(按:此文乃《南方周末》所约,后感觉话题太敏感,未能见报。转投其兄弟《南方都市报》,亦未能见报。后在二者的省外兄弟《云南信息报》上刊登。)
虚构的许三多红透了电视银屏,而世间的谢万礼即将等待法律的严惩。他们都曾是出身贫寒农家的军人。
因饰演许三多而声名大噪的王宝强前不久被推选为河北邢台市的政协委员,而他的老乡,河北廊坊的谢万礼因越狱刚被抓获。更早的时候,他的另一个老乡,河北阜平-----西柏坡所在地的崔英杰,因在北京摆小摊被查处而挥刀刺死了城管队副队长而被判处死缓。
王宝强、谢万礼、崔英杰,三位生活在京畿之地的农家孩子,出身相似而命运迥异。王宝强饰演的许三多属于艺术,而谢、崔二人是真实的退伍军人。他们的命运差异,是否能用艺术源于生活而高于生活来解释?
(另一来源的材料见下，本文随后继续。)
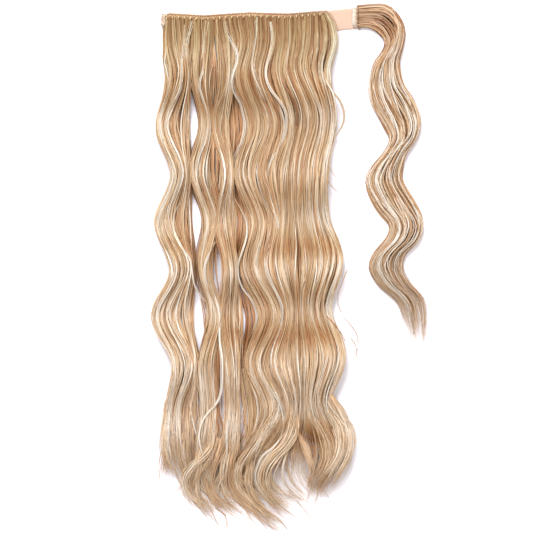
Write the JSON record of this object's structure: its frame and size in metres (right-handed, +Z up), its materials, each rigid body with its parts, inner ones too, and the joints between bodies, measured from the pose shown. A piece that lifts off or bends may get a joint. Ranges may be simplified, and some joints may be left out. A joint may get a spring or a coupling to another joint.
{
  "type": "ponytail hairpiece",
  "caption": "Waved false-hair ponytail laid flat: sewn wefts on a soft fastening band, with a curled strand at the band's free end that wraps round the wearer's ponytail.",
  "frame": {"origin": "middle of the face that the hairpiece lies on, under the middle of its bounding box", "axes": "+Y from the hair's tips to the sewn edge, +X along the sewn edge to the band's free end, +Z up from the surface it lies on"},
  "size_m": [0.273, 0.5256, 0.0157],
  "materials": {
    "band_cloth": "soft flesh-coloured hook-and-loop tape, matt",
    "binding_thread": "pale folded tape bound with white thread",
    "back_hair": "waved golden brown hair fibre, shaded",
    "front_hair": "waved golden hair fibre with pale highlights, soft sheen",
    "wrap_hair": "waved golden hair fibre with pale highlights, soft sheen"
  },
  "bodies": {
    "root": {"fastening_band": "band_cloth", "left_end_binding": "binding_thread", "back_weft": "back_hair", "front_weft": "front_hair", "wrap_weft": "wrap_hair"}
  },
  "joints": []
}
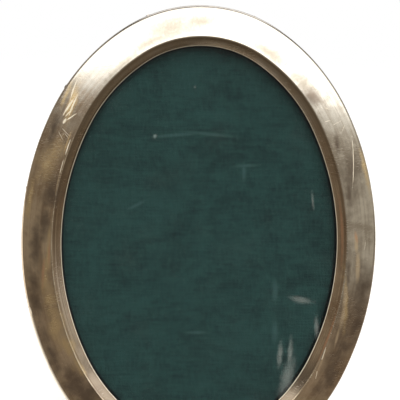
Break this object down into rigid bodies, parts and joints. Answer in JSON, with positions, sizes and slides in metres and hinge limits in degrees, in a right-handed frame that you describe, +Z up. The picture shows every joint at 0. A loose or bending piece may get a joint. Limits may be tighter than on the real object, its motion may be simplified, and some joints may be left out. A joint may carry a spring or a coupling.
{
  "type": "oval picture frame",
  "caption": "Oval photo frame: plain rounded silver border, glass, velvet-covered back with turn buttons, hanging ring and a hinged easel strut with ribbon stay.",
  "frame": {"origin": "centre of the whole frame's footprint on the surface it stands on", "axes": "+X to the right seen from the front, +Y from the front to the back and the strut, +Z up"},
  "size_m": [0.1524, 0.079, 0.1989],
  "materials": {
    "silver": "polished, lightly tarnished",
    "core_wood": "bare",
    "glass": "clear",
    "velvet": "short pile",
    "lining_cloth": "flat weave",
    "board": "bare",
    "ribbon": "ribbed silk",
    "brass": "aged",
    "steel": "dull"
  },
  "bodies": {
    "frame": {"silver_front": "silver", "core_ring": "core_wood", "edge_pins": "silver", "glass_pane": "glass", "front_velvet": "velvet", "backing_panel": "board", "back_velvet": "velvet", "rim_velvet": "velvet", "button_washers": "brass", "button_screws": "brass", "hinge_panel_leaf": "brass", "hinge_panel_rivets": "brass", "hinge_pin": "steel", "stay_ribbon": "ribbon", "stay_panel_tack": "brass", "hanger_plate": "brass", "hanger_nails": "steel"},
    "strut": {"strut_board": "board", "strut_lining": "lining_cloth", "strut_velvet": "velvet", "hinge_strut_leaf": "brass", "hinge_strut_rivets": "brass", "stay_strut_tack": "brass"},
    "hanging_ring": {"hanging_ring": "brass"},
    "turn_button_1": {"turn_button_1": "brass"},
    "turn_button_2": {"turn_button_2": "brass"},
    "turn_button_3": {"turn_button_3": "brass"},
    "turn_button_4": {"turn_button_4": "brass"}
  },
  "joints": [
    {"name": "strut_fold", "type": "hinge", "parent": "frame", "child": "strut", "pos_m": [0, 0.00904, 0.15045], "axis": [1, 0, 0], "range_deg": [-24, 0], "deforming": ["stay_ribbon"]},
    {"name": "ring_swing", "type": "hinge", "parent": "frame", "child": "hanging_ring", "pos_m": [0, 0.01939, 0.19239], "axis": [1, 0, 0], "range_deg": [-17, 160]},
    {"name": "turn_button_1_swivel", "type": "hinge", "parent": "frame", "child": "turn_button_1", "pos_m": [0.05162, 0.00991, 0.15932], "axis": [0, 0.9703, -0.2419], "continuous": true},
    {"name": "turn_button_2_swivel", "type": "hinge", "parent": "frame", "child": "turn_button_2", "pos_m": [0.05162, -0.02048, 0.03741], "axis": [0, 0.9703, -0.2419], "continuous": true},
    {"name": "turn_button_3_swivel", "type": "hinge", "parent": "frame", "child": "turn_button_3", "pos_m": [-0.05162, -0.02048, 0.03741], "axis": [0, 0.9703, -0.2419], "continuous": true},
    {"name": "turn_button_4_swivel", "type": "hinge", "parent": "frame", "child": "turn_button_4", "pos_m": [-0.05162, 0.00991, 0.15932], "axis": [0, 0.9703, -0.2419], "continuous": true}
  ]
}
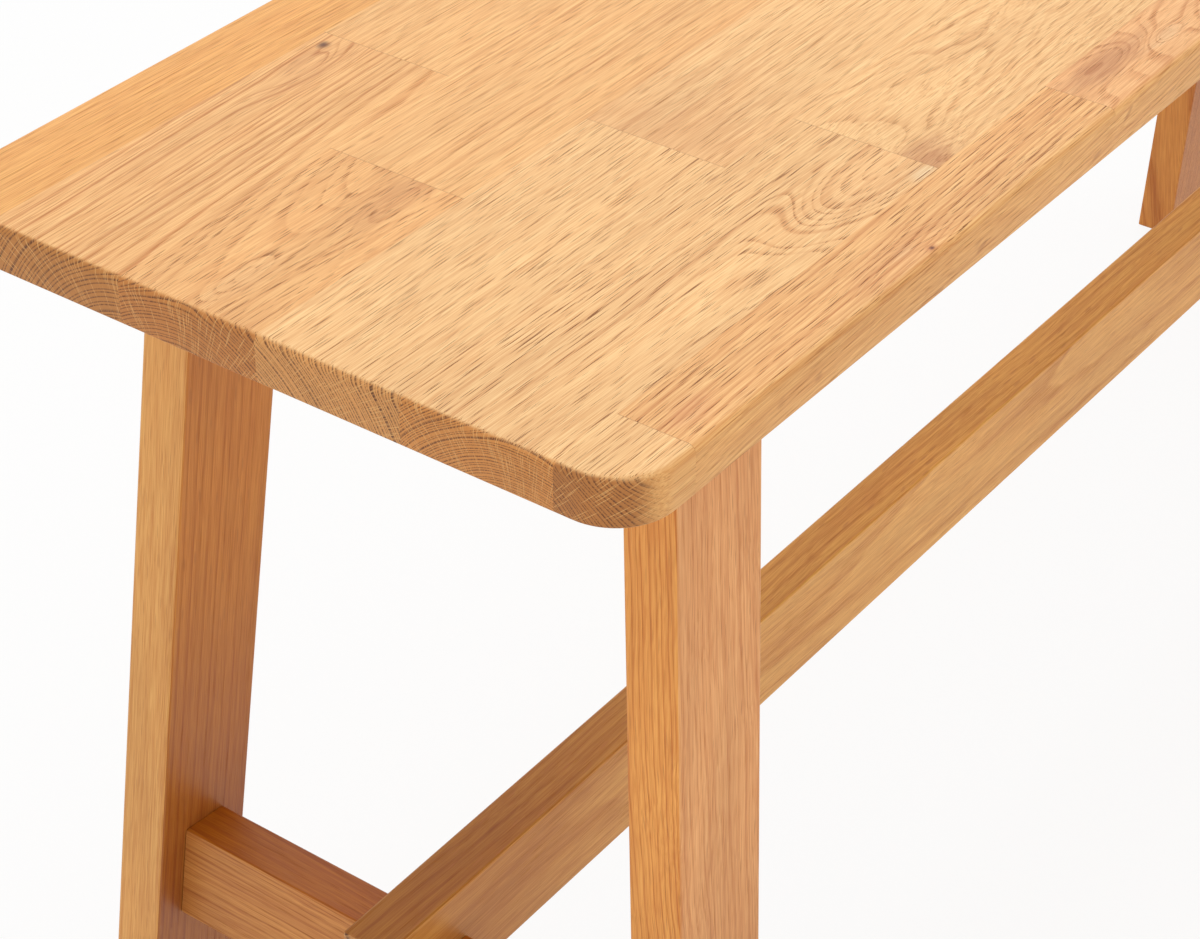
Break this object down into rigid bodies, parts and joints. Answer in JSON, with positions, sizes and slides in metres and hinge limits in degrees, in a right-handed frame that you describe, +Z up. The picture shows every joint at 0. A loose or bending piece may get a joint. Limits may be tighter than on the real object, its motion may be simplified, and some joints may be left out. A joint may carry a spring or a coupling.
{
  "type": "trestle bench",
  "caption": "Long wooden bench: a thin seat panel of glued staves on leaning trestles of splayed legs, tied low down by a half-lapped stretcher.",
  "frame": {"origin": "on the floor under the middle of the seat", "axes": "+X along the seat, +Y across it, +Z up"},
  "size_m": [1.06, 0.3076, 0.48],
  "materials": {
    "oak_seat_stave_1_1": "satin oiled oak, planed and sanded",
    "oak_seat_stave_1_2": "satin oiled oak, planed and sanded",
    "oak_seat_stave_1_3": "satin oiled oak, planed and sanded",
    "oak_seat_stave_1_4": "satin oiled oak, planed and sanded",
    "oak_seat_stave_1_5": "satin oiled oak, planed and sanded",
    "oak_seat_stave_2_1": "satin oiled oak, planed and sanded",
    "oak_seat_stave_2_2": "satin oiled oak, planed and sanded",
    "oak_seat_stave_2_3": "satin oiled oak, planed and sanded",
    "oak_seat_stave_2_4": "satin oiled oak, planed and sanded",
    "oak_seat_stave_3_1": "satin oiled oak, planed and sanded",
    "oak_seat_stave_3_2": "satin oiled oak, planed and sanded",
    "oak_seat_stave_3_3": "satin oiled oak, planed and sanded",
    "oak_seat_stave_3_4": "satin oiled oak, planed and sanded",
    "oak_seat_stave_4_1": "satin oiled oak, planed and sanded",
    "oak_seat_stave_4_2": "satin oiled oak, planed and sanded",
    "oak_seat_stave_4_3": "satin oiled oak, planed and sanded",
    "oak_seat_stave_4_4": "satin oiled oak, planed and sanded",
    "oak_seat_stave_4_5": "satin oiled oak, planed and sanded",
    "oak_seat_stave_5_1": "satin oiled oak, planed and sanded",
    "oak_seat_stave_5_2": "satin oiled oak, planed and sanded",
    "oak_seat_stave_5_3": "satin oiled oak, planed and sanded",
    "oak_seat_stave_5_4": "satin oiled oak, planed and sanded",
    "oak_seat_stave_6_1": "satin oiled oak, planed and sanded",
    "oak_seat_stave_6_2": "satin oiled oak, planed and sanded",
    "oak_seat_stave_6_3": "satin oiled oak, planed and sanded",
    "oak_seat_stave_6_4": "satin oiled oak, planed and sanded",
    "oak_leg_1_left": "satin oiled oak",
    "oak_leg_1_right": "satin oiled oak",
    "oak_leg_2_left": "satin oiled oak",
    "oak_leg_2_right": "satin oiled oak",
    "oak_lower_rail_1": "satin oiled oak",
    "oak_top_batten_1": "satin oiled oak",
    "oak_lower_rail_2": "satin oiled oak",
    "oak_top_batten_2": "satin oiled oak",
    "oak_stretcher": "satin oiled oak",
    "zinc_plated_bolt": "zinc plated",
    "zinc_plated_washer": "zinc plated",
    "zinc_plated_insert": "zinc plated",
    "zinc_plated_screw": "zinc plated"
  },
  "bodies": {
    "root": {"seat_stave_1_1": "oak_seat_stave_1_1", "seat_stave_1_2": "oak_seat_stave_1_2", "seat_stave_1_3": "oak_seat_stave_1_3", "seat_stave_1_4": "oak_seat_stave_1_4", "seat_stave_1_5": "oak_seat_stave_1_5", "seat_stave_2_1": "oak_seat_stave_2_1", "seat_stave_2_2": "oak_seat_stave_2_2", "seat_stave_2_3": "oak_seat_stave_2_3", "seat_stave_2_4": "oak_seat_stave_2_4", "seat_stave_3_1": "oak_seat_stave_3_1", "seat_stave_3_2": "oak_seat_stave_3_2", "seat_stave_3_3": "oak_seat_stave_3_3", "seat_stave_3_4": "oak_seat_stave_3_4", "seat_stave_4_1": "oak_seat_stave_4_1", "seat_stave_4_2": "oak_seat_stave_4_2", "seat_stave_4_3": "oak_seat_stave_4_3", "seat_stave_4_4": "oak_seat_stave_4_4", "seat_stave_4_5": "oak_seat_stave_4_5", "seat_stave_5_1": "oak_seat_stave_5_1", "seat_stave_5_2": "oak_seat_stave_5_2", "seat_stave_5_3": "oak_seat_stave_5_3", "seat_stave_5_4": "oak_seat_stave_5_4", "seat_stave_6_1": "oak_seat_stave_6_1", "seat_stave_6_2": "oak_seat_stave_6_2", "seat_stave_6_3": "oak_seat_stave_6_3", "seat_stave_6_4": "oak_seat_stave_6_4", "leg_1_left": "oak_leg_1_left", "leg_1_right": "oak_leg_1_right", "leg_2_left": "oak_leg_2_left", "leg_2_right": "oak_leg_2_right", "lower_rail_1": "oak_lower_rail_1", "top_batten_1": "oak_top_batten_1", "lower_rail_2": "oak_lower_rail_2", "top_batten_2": "oak_top_batten_2", "stretcher": "oak_stretcher", "seat_bolt_1_left": "zinc_plated_bolt", "bolt_washer_1_left": "zinc_plated_washer", "seat_insert_1_left": "zinc_plated_insert", "seat_bolt_1_right": "zinc_plated_bolt", "bolt_washer_1_right": "zinc_plated_washer", "seat_insert_1_right": "zinc_plated_insert", "lap_screw_1": "zinc_plated_screw", "seat_bolt_2_left": "zinc_plated_bolt", "bolt_washer_2_left": "zinc_plated_washer", "seat_insert_2_left": "zinc_plated_insert", "seat_bolt_2_right": "zinc_plated_bolt", "bolt_washer_2_right": "zinc_plated_washer", "seat_insert_2_right": "zinc_plated_insert", "lap_screw_2": "zinc_plated_screw"}
  },
  "joints": []
}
和许三多一样,谢万礼和崔英杰都是从农村入伍,他们当年都有着绚丽的人生梦,他们也曾奋斗过拼搏过,否则他们不可能被评为“优秀士兵”。那么是什么让优秀士兵变成罪犯呢?从宿命的角度解释,只能说是命运的无常。可这无常之中,却有着我们不能回避的沉重现实。
考大学和当兵,是农家子弟改变命运的两大途径,电视中的许三多父亲巴结部队来选兵的军人目的即如此,谢万礼、崔英杰当年入伍的初衷应当也是如此。我们在电视里,看到的是许三多超好的运气,从新兵开始,到最后成为特种兵一员,他几乎都是彩票的中奖者,在即将被淘汰的悬崖边,命运总能出现转机。而银屏外的现实生活中,不可能所有当兵的农家子弟有许三多的好运气,比如谢万礼和崔英杰,虽然表现优秀,仍不免于退伍回农村的结局。这不能怨命运,因为像他们这样的兵,能上军校提干或转士官的毕竟是少数。
回到农村的谢万礼和崔英杰。还得生活下去。但他们和同龄人比,几年的军旅生涯,带给他们的优势并不明显甚至是劣势。在固土于民的人民公社时期,从部队队伍回乡的农家子弟是精英,他们见多识广,他们也许入了党,在一群没出过远门的同龄人中,他们显得更能干,也是社队干部的当然人选。可自从改革开放以后,这一优势正被农村人口的大规模流动稀释。那些在他们当兵时而去打工的伙伴,也许更能适应市场经济。等谢万礼、崔英杰退伍回乡时,会像许三多曾经逃出特种兵训练营那样无所适从,和同龄人的差距已经拉下。
可以说,建国近六十年,没有哪个时期像今天这样农村退伍军人问题如此突出,我们必须承认这个现实。这并不意味着政府和全社会不重视这个问题,而是社会的变化使这个问题更严重了。单位体制的衰微,农村人口的大量进城,使过去那种部队军事化管理和社会准军事化管理的对接关系被打破,回到农村的退伍兵,比他们的前辈有着更多的失落。人总是在与身边的人比较而进行自我认知的,在30年前,退伍回家的农村兵穿着没有帽徽领章的军装,面对的是同村人的艳羡,他们在择偶方面都有优先权。而今天退伍兵回村,他们面对的是什么?也许是青梅竹马的女孩已为人妇,也许是昔日同学对自己的怜悯。
如果退伍军人一旦认为生活抛弃了他,他们的破坏力比没有从军的同龄人大得多,因为他们受过相应的训练,比如谢万礼当过侦察兵,和许三多有相同的经历。中国王朝时期,社会动乱中受过军事训练的人很容易成为骨干。《明季北略》说:“流贼所由起,大约有六:叛卒、逃卒、驿卒、饥民、难民、响马是也。”排前三位的都有从军经历,李自成、张献忠两位首领也是退伍军人。当然,历史不能简单地类比,但无论时代如何不一样,历史的教训应该值得我们警醒。
我们不能把谢万礼、崔英杰的悲剧仅仅看成个案。《士兵突击》的剧本原来有一个版本:许三多的引路人之一伍六一,退伍后拖着受伤的腿摆了个补鞋摊。因为太过于残酷,这个情节在电视里面被删掉了,退伍后的伍六一不再被提起。但被删掉的情节更符合真实的生活,看看摆摊的崔英杰就知道了。
电视剧本可以来回修改,而每一个人的人生路不可能从头再走,就如崔英杰、谢万礼。许三多的好运气,他的战友几人能有?更多的人像伍六一那样黯然回乡,甚至如谢万礼、崔英杰。